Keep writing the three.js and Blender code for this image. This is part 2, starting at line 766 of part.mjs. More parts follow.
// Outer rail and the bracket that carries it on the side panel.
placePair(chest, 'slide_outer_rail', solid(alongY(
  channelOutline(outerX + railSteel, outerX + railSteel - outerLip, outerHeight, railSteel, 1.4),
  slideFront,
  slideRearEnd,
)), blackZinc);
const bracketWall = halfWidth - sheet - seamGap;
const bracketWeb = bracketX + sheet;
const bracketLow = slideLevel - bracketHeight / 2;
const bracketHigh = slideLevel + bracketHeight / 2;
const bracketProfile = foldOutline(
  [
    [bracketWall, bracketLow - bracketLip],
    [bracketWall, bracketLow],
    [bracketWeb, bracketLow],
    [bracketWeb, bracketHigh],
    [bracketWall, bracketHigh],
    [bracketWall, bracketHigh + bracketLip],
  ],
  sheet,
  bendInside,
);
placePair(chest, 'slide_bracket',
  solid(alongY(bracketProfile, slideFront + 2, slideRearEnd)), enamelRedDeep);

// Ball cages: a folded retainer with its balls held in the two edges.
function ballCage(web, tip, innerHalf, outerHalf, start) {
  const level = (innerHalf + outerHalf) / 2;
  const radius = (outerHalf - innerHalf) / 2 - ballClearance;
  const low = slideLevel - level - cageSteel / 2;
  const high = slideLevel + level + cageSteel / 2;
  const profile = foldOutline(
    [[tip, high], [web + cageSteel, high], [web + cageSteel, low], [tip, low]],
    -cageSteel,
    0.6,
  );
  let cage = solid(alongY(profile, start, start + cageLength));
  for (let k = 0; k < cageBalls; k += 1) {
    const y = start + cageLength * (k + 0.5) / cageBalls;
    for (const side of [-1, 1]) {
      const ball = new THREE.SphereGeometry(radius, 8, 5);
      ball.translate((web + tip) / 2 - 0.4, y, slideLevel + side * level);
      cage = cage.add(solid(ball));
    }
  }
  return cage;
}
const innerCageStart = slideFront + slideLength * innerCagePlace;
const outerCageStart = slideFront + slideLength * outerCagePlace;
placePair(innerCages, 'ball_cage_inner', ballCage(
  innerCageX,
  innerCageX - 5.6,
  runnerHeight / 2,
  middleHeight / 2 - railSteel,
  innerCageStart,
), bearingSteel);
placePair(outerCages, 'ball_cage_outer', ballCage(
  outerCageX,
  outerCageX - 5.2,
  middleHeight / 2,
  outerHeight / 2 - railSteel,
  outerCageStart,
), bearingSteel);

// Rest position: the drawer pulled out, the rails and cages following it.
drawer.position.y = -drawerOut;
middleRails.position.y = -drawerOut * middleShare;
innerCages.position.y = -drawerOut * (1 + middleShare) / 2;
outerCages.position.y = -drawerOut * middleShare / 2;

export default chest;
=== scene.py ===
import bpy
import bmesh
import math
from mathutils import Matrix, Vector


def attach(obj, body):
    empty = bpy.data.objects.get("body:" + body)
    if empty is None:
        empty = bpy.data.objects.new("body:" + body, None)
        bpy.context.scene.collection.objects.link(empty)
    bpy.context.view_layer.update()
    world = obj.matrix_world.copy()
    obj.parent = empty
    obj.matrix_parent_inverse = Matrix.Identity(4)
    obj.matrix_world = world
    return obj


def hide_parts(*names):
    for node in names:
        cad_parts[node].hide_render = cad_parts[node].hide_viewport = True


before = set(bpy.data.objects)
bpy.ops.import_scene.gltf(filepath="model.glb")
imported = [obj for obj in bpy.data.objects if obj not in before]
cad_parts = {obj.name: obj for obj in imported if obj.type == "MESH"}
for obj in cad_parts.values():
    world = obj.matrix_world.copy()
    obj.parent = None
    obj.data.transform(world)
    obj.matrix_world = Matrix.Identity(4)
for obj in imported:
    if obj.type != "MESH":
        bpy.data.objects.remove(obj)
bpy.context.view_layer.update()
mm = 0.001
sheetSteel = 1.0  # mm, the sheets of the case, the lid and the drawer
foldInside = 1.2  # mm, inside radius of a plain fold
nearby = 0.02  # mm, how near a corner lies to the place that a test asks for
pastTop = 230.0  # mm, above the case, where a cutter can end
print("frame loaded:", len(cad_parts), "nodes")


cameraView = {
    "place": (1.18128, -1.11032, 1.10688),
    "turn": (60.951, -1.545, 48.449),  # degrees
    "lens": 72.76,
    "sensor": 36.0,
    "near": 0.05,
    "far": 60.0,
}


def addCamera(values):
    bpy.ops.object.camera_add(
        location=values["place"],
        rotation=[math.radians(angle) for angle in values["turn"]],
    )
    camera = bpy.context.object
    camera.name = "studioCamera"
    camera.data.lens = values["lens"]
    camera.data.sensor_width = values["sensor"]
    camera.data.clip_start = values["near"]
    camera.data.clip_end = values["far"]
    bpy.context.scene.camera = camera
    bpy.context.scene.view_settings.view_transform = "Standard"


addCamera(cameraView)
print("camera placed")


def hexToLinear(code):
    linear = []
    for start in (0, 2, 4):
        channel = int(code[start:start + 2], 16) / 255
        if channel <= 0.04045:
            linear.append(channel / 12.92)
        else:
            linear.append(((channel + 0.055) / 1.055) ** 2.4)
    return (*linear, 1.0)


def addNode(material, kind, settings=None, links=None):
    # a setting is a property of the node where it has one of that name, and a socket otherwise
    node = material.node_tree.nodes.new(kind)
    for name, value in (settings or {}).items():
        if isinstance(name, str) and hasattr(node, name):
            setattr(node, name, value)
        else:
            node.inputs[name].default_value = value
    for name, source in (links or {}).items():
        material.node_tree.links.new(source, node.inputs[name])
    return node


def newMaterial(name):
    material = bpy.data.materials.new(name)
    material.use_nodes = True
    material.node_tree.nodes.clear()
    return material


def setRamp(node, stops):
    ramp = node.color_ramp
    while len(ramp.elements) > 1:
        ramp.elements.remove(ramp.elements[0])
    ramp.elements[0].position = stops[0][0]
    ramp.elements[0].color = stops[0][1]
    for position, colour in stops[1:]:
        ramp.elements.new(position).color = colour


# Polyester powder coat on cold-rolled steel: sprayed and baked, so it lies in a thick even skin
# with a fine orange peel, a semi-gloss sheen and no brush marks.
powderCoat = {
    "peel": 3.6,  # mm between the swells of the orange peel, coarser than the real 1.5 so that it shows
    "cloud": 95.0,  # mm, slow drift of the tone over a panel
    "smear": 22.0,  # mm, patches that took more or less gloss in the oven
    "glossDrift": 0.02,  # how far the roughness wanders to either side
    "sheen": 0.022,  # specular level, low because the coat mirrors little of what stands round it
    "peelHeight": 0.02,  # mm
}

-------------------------

TASK DETAILS: Repeat exactly, and only, the lines from the one containing "cages following it." through the one containing "cad_parts[node].hide_render = cad_parts[node].hide_viewport", both included.

SOLUTION TO THIS PROBLEM:
// Rest position: the drawer pulled out, the rails and cages following it.
drawer.position.y = -drawerOut;
middleRails.position.y = -drawerOut * middleShare;
innerCages.position.y = -drawerOut * (1 + middleShare) / 2;
outerCages.position.y = -drawerOut * middleShare / 2;

export default chest;
=== scene.py ===
import bpy
import bmesh
import math
from mathutils import Matrix, Vector


def attach(obj, body):
    empty = bpy.data.objects.get("body:" + body)
    if empty is None:
        empty = bpy.data.objects.new("body:" + body, None)
        bpy.context.scene.collection.objects.link(empty)
    bpy.context.view_layer.update()
    world = obj.matrix_world.copy()
    obj.parent = empty
    obj.matrix_parent_inverse = Matrix.Identity(4)
    obj.matrix_world = world
    return obj


def hide_parts(*names):
    for node in names:
        cad_parts[node].hide_render = cad_parts[node].hide_viewport = True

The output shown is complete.